WHAT THE TASK REQUIRES
Find each line with the word "from" in it, then give the total alone.

SUPPLIED MATERIAL

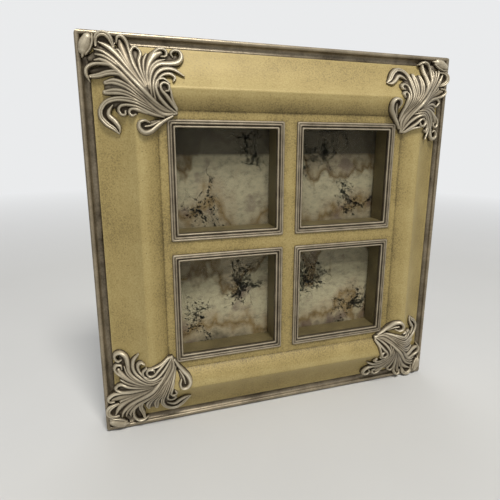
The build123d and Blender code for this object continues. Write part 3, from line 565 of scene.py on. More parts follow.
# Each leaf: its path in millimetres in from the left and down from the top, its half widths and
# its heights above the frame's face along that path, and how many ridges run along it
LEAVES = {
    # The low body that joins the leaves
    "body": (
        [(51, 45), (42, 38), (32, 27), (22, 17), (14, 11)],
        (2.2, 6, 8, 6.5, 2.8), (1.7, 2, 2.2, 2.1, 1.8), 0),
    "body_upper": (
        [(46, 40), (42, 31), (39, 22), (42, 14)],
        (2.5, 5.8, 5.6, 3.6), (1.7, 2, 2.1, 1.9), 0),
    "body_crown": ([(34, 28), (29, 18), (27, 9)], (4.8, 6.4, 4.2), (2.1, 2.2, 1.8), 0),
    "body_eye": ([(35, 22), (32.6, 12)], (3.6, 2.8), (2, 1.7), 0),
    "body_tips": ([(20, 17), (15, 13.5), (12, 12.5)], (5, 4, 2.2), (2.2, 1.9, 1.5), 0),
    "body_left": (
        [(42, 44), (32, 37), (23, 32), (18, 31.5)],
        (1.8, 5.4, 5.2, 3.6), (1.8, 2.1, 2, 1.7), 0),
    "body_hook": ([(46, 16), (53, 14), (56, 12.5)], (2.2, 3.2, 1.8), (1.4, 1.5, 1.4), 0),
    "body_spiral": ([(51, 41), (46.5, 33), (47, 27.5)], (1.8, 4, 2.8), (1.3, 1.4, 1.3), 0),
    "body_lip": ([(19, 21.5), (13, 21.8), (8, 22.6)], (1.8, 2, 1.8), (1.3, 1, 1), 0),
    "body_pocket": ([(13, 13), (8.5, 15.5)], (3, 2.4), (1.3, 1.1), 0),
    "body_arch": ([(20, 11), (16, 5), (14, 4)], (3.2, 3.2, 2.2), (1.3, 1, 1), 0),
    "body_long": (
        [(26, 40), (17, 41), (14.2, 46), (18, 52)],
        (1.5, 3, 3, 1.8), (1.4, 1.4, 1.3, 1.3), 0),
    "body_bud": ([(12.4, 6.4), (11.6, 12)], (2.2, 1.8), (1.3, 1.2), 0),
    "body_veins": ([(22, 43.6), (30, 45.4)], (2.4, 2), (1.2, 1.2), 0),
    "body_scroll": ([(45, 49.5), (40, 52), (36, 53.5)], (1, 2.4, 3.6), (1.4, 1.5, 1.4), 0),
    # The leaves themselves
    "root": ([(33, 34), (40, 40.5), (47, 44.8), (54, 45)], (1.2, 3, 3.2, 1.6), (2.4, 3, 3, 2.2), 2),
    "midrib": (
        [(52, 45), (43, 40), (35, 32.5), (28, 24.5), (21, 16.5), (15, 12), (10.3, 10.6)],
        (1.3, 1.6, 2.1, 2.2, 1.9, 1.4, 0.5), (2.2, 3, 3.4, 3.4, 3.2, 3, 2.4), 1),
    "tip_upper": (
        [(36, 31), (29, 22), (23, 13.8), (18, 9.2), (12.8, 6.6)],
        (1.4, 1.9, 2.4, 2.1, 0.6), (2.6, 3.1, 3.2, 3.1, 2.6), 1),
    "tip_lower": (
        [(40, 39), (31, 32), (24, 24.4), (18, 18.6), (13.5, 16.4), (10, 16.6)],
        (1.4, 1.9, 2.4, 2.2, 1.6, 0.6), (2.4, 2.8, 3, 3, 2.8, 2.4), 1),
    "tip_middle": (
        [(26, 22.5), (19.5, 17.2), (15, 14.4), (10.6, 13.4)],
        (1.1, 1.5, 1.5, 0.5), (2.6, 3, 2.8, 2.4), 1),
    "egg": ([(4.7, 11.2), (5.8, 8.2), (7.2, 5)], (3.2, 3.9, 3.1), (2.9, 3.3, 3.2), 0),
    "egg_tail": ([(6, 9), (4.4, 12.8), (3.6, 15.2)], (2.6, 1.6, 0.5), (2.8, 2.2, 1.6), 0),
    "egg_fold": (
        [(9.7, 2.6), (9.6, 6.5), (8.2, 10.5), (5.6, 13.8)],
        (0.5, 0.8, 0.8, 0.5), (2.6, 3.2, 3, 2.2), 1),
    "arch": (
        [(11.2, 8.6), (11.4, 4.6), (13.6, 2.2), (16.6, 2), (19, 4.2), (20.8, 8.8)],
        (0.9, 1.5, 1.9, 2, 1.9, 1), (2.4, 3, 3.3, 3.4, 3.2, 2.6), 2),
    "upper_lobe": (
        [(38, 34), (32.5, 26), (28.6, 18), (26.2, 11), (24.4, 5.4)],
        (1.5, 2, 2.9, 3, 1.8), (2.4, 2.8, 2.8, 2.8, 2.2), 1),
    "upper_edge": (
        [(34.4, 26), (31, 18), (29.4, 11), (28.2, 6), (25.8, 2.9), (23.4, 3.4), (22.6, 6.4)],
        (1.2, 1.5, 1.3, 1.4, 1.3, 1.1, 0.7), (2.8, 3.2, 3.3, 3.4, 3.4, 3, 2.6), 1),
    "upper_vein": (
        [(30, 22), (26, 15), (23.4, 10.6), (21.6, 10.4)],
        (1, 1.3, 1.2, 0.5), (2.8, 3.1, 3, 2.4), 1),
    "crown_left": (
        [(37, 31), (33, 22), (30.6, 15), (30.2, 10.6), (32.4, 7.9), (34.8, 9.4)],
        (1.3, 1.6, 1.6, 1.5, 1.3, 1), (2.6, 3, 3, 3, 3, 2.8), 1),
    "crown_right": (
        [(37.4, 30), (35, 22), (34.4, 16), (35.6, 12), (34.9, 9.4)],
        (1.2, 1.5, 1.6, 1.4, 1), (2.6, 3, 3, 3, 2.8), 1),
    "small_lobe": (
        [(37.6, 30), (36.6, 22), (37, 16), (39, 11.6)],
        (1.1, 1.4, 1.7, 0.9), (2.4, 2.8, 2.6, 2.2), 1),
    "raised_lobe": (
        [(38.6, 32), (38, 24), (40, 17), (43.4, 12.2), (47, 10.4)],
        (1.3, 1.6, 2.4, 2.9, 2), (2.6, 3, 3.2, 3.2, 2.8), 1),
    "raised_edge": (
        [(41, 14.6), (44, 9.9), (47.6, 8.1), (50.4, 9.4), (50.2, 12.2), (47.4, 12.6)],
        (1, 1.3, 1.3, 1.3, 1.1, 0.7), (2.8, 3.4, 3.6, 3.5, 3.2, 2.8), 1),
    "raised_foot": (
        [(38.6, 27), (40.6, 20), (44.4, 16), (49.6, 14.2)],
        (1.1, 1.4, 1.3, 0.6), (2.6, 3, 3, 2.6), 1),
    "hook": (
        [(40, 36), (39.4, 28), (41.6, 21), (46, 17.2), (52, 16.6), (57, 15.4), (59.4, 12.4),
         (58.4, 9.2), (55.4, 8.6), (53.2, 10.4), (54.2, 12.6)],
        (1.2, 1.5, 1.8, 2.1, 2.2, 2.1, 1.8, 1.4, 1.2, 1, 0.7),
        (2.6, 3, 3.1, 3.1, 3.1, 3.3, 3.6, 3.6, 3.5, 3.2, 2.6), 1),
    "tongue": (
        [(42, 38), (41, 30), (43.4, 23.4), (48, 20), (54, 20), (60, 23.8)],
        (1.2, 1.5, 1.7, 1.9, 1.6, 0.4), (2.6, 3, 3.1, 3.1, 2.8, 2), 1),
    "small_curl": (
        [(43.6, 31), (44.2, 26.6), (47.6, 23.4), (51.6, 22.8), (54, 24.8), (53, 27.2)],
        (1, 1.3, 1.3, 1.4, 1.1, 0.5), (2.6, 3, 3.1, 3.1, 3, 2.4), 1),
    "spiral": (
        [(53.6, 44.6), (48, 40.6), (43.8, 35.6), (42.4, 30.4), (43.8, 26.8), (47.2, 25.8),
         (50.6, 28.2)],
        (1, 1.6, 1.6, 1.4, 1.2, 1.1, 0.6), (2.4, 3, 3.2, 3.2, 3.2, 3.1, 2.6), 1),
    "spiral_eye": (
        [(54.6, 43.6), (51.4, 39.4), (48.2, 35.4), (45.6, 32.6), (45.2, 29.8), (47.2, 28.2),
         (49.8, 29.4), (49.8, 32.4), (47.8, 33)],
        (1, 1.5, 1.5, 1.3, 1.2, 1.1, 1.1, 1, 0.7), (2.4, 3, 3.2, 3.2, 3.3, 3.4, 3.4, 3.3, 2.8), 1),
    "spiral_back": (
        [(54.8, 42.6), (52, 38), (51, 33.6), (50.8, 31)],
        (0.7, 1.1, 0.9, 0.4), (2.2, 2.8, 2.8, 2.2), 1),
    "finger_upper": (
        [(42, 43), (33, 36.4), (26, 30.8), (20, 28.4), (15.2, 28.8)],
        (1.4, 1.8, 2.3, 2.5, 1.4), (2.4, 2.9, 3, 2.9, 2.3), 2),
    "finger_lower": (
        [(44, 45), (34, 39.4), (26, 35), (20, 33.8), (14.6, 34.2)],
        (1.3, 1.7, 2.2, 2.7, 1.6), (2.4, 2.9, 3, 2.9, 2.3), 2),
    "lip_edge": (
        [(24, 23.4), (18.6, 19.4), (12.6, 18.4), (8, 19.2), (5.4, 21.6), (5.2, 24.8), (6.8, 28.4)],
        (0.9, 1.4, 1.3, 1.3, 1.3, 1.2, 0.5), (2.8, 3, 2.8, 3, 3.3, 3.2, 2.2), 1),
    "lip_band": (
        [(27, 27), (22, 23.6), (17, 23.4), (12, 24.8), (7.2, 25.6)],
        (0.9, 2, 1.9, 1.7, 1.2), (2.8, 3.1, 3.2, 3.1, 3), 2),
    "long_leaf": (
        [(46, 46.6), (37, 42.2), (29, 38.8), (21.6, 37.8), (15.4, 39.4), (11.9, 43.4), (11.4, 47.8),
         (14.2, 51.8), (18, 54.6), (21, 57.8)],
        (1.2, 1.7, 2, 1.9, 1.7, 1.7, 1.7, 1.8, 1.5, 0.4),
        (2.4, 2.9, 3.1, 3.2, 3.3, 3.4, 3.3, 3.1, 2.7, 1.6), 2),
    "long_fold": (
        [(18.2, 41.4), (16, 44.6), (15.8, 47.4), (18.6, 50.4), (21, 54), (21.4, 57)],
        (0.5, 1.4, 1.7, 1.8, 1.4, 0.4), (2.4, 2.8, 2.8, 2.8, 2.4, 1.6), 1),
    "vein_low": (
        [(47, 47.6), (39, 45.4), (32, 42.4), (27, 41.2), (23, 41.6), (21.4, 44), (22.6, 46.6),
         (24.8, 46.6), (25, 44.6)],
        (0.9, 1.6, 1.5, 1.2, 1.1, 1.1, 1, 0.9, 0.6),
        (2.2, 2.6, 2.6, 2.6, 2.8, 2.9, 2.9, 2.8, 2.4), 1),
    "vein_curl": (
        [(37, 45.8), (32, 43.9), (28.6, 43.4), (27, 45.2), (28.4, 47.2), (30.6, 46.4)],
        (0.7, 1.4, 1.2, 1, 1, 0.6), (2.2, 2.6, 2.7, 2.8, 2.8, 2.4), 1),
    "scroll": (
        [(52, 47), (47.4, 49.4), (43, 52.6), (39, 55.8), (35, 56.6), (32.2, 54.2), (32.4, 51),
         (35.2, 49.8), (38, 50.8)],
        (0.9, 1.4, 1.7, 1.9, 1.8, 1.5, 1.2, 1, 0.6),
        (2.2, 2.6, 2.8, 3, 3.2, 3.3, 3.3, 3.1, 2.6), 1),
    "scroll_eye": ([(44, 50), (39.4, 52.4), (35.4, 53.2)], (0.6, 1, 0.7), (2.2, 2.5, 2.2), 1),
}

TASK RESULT
2